It is common for patients to report stark pain of high intensity, such as a knife in the back or hot iron wounds. However, symptoms of pain may present in any area of the body of varied intensity and other types that are often associated with psychogenic pain include headache, muscle pain, back pain and stomach pain.
The mechanism of psychogenic pain is not well understood. It is believed that stressful environmental factors may be involved and associated with the changes that occur to the function state of the nervous system. However, there are likely to be a complex combination of events and factors that contribute to the pathology of psychogenic pain.
Depending on the individual case, there may be a particular event that can be traced to the initiation of symptoms and likely associated to the cause. This is often a positive sign, as it increases the ease of management of the condition when a starting point is known.
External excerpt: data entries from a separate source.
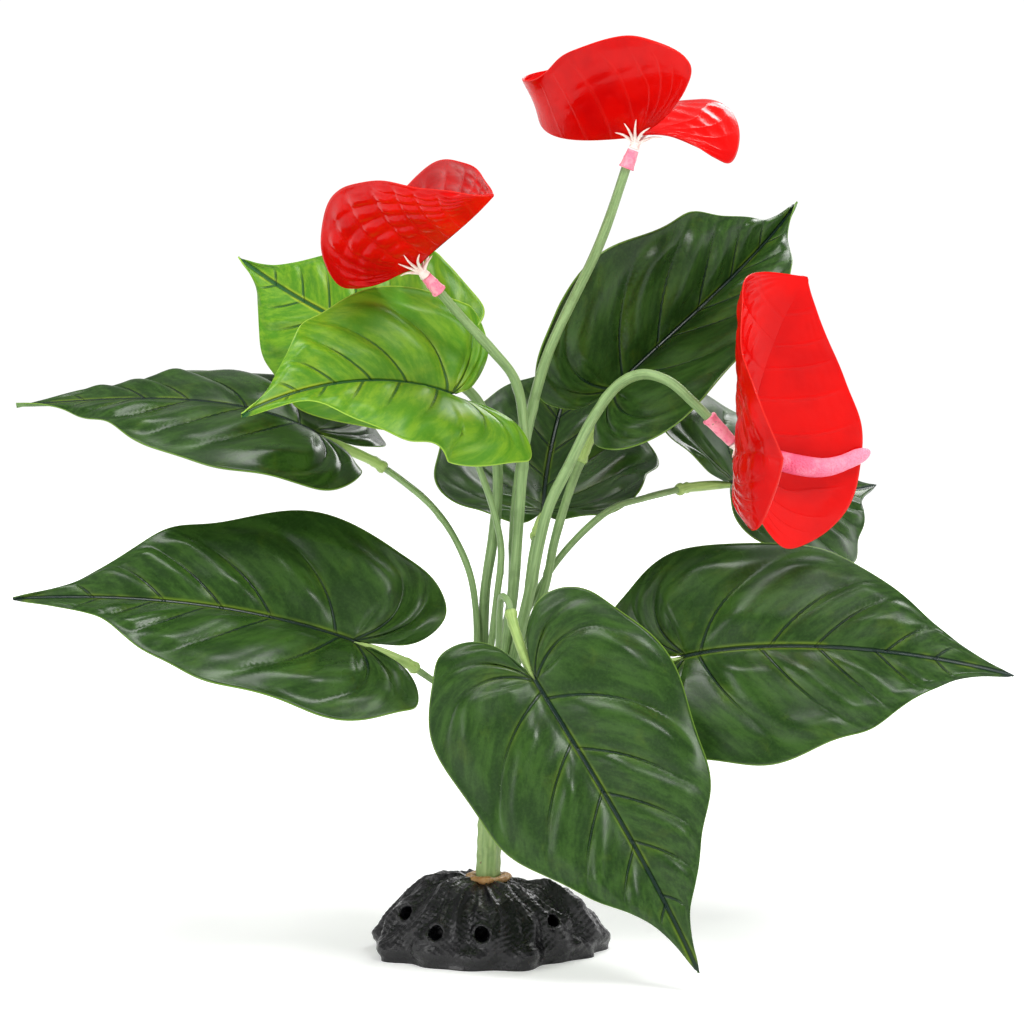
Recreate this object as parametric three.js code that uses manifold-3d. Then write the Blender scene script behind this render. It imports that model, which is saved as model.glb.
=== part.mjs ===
// An artificial anthurium: a moulded plastic plant whose stalk is glued into a lumpy resin rock.
// Millimetres, +Z up. The origin is the middle of the rock's flat underside and the front faces -Y.
import * as THREE from 'three';
import Module from 'manifold-3d';

const wasm = await Module();
wasm.setup();

// ---- driving dimensions ----
const CLEARANCE = 0.3;

const ROCK_WIDTH = 89;
const ROCK_DEPTH = 72;
const ROCK_HEIGHT = 31;
const PORE_DIAMETER = 5.2;
const PORE_DEPTH = 9;

const TRUNK_DIAMETER = 9.4;
const TRUNK_SOCKET_DEPTH = 22;
const HEAD_DIAMETER = 22.4;
const HEAD_BOTTOM = 72;
const HEAD_TOP = 104;
const STEM_SEAT = 92;
const OUTER_SEAT_RADIUS = 7.4;
const INNER_SEAT_RADIUS = 3.3;
const GLUE_WIDTH = 3.2;
const GLUE_HEIGHT = 2.6;

const LEAF_WIDTH = 97;
const GREEN_LEAF_WIDTH = 82;
const LEAF_THICKNESS = 0.8;
const SPATHE_WIDTH = 95;
const SPATHE_THICKNESS = 0.8;

const LEAF_STEM_RADIUS = 1.3;
const THICK_LEAF_STEM_RADIUS = 1.7;
const FLOWER_STEM_RADIUS = 2.0;
const SOCKET_RADIUS = 2.0;
const COLLAR_RADIUS = 2.6;
const COLLAR_LENGTH = 5;
const PLUG_LENGTH = 3.6;
const RIB_RADIUS = 1.1;
const RIB_SHARE = 0.55;

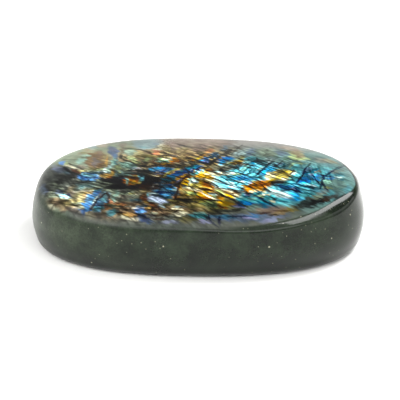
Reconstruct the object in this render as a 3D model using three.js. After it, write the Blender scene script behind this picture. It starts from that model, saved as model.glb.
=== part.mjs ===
import * as THREE from 'three';

// A polished palm stone of labradorite, ground from one piece of rock. Millimetres, +Z up.
// It lies on a flat ground base. The origin is at floor level, in the middle of its length and width.

// Length and width are those of the blank, before its edges are rounded over.
const LENGTH = 80;
const WIDTH = 54.2;
const HEIGHT = 17.2;

// Every outline is an oval between an ellipse, which would be 2 here, and a rectangle.
const SQUARENESS = 2.4;

// The domed face stands CROWN above its own edge, and falls a little towards the right end.
const CROWN = 1.4;
const FACE_EDGE_HEIGHT = HEIGHT - CROWN;
const FALL_TO_RIGHT = 0.008;

// A bevel runs along the front of the face, cut deepest just right of the middle of the front.
const BEVEL = {
  angle: THREE.MathUtils.degToRad(290),
  spread: THREE.MathUtils.degToRad(25),
};

// The corner at the front right was ground back further than the rest, in one direction.
const GROUND_BACK = {
  angle: THREE.MathUtils.degToRad(328),
  spread: THREE.MathUtils.degToRad(16),
  direction: THREE.MathUtils.degToRad(300),
};

// Outlines from the floor up, as insets from the blank's length and width.
// cutDown is how far the bevel lowers the outline. The ground corner takes it in by groundBack and
// lowers it by groundDown.
const LEVEL = { centreX: 0, cutDown: 0, groundBack: 0, groundDown: 0, fall: 0 };
const BASE = {
  ...LEVEL,
  halfLength: LENGTH / 2 - 1.7,
  halfWidth: WIDTH / 2 - 4.1,
  height: 0,
};
const BELLY = {
  ...LEVEL,
  halfLength: LENGTH / 2,
  halfWidth: WIDTH / 2,
  height: 7.3,
};
const RIM = {
  halfLength: LENGTH / 2 - 2,
  halfWidth: WIDTH / 2 - 0.25,
  centreX: 0.1,
  height: FACE_EDGE_HEIGHT - 0.6,
  cutDown: 1.8,
  groundBack: 0.7,
  groundDown: 1,
  fall: FALL_TO_RIGHT,
};
const FACE = {
  halfLength: LENGTH / 2 - 3.6,
  halfWidth: WIDTH / 2 - 1.9,
  centreX: 0.8,
  height: FACE_EDGE_HEIGHT,
  cutDown: 0.9,
  groundBack: 1.9,
  groundDown: 0,
  fall: FALL_TO_RIGHT,
};

// How far each edge is rounded over, measured along the surface from the edge.
// The bevel at the front right keeps two crisp edges.
const BASE_ROUNDING = 2.5;
const BELLY_ROUNDING = 4;
const RIM_ROUNDING = 0.6;
const FACE_ROUNDING = 1.3;
const WIDEST_ROUNDING = 0.49;

// Towards the left and the back the bevel's edges melt into one soft shoulder.
// It starts this far inside the face's edge, and ends this share of the way down from the rim to the belly.
const SHOULDER_ON_FACE = 7;
const SHOULDER_ON_WALL = 0.45;
const SOFT_LEFT = { from: -20, to: 12 };
const SOFT_BACK = { from: -5, to: 10 };

// The dome's slope at its edge is that towards the point this share of the way out from its middle.
const INNER_DOME_SHARE = 0.8;

// How finely the surface is cut into flat faces.
const AROUND = 96;
const DOME_RINGS = 8;
const EDGE_RINGS = 5;
const SHOULDER_RINGS = 2 * EDGE_RINGS + 1;

// A bell-shaped share, 1 at the angle of a cut and fading over its spread.
function nearness(angle, cut) {
  return Math.exp(-(((angle - cut.angle) / cut.spread) ** 2));
}

// The point of an outline at an angle round the stone, counted from the right end.
function outlinePoint(outline, angle) {
  const along = Math.cos(angle);
  const across = Math.sin(angle);
  const reach = (Math.abs(along) ** SQUARENESS + Math.abs(across) ** SQUARENESS) ** (-1 / SQUARENESS);
  const corner = nearness(angle, GROUND_BACK);
  const taken = outline.groundBack * corner;
  const x = outline.centreX + outline.halfLength * reach * along - taken * Math.cos(GROUND_BACK.direction);
  const y = outline.halfWidth * reach * across - taken * Math.sin(GROUND_BACK.direction);
  const lowered = outline.cutDown * nearness(angle, BEVEL) + outline.groundDown * corner;
  const z = outline.height - lowered - outline.fall * x;
  return new THREE.Vector3(x, y, z);
}

// The dome over the face: share 1 is the point given at its edge, and 0 is the middle of the face.
function domePoint(edge, share) {
  const low = share * share;
  return new THREE.Vector3(
    FACE.centreX + (edge.x - FACE.centreX) * share,
    edge.y * share,
    edge.z * low + HEIGHT * (1 - low),
  );
}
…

The management of psychogenic pain is distinct from the management of other types of pain, primarily due to unique cause of the condition. As the pain occurs secondary to a psychological condition, the underlying issues must be addressed and managed to allow relief of the pain.
Psychotherapy is usually the first-line treatment for patients with psychogenic pain. It is important for them to have a safe and controlled environment to work through any unresolved issues that may be involved in causing the pain. Additionally, pharmacotherapy with some antidepressants and non-narcotic painkillers may help to relieve pain.
The prognosis of psychogenic pain is usually very positive and most patients find that the symptoms improve significantly within a short timeframe.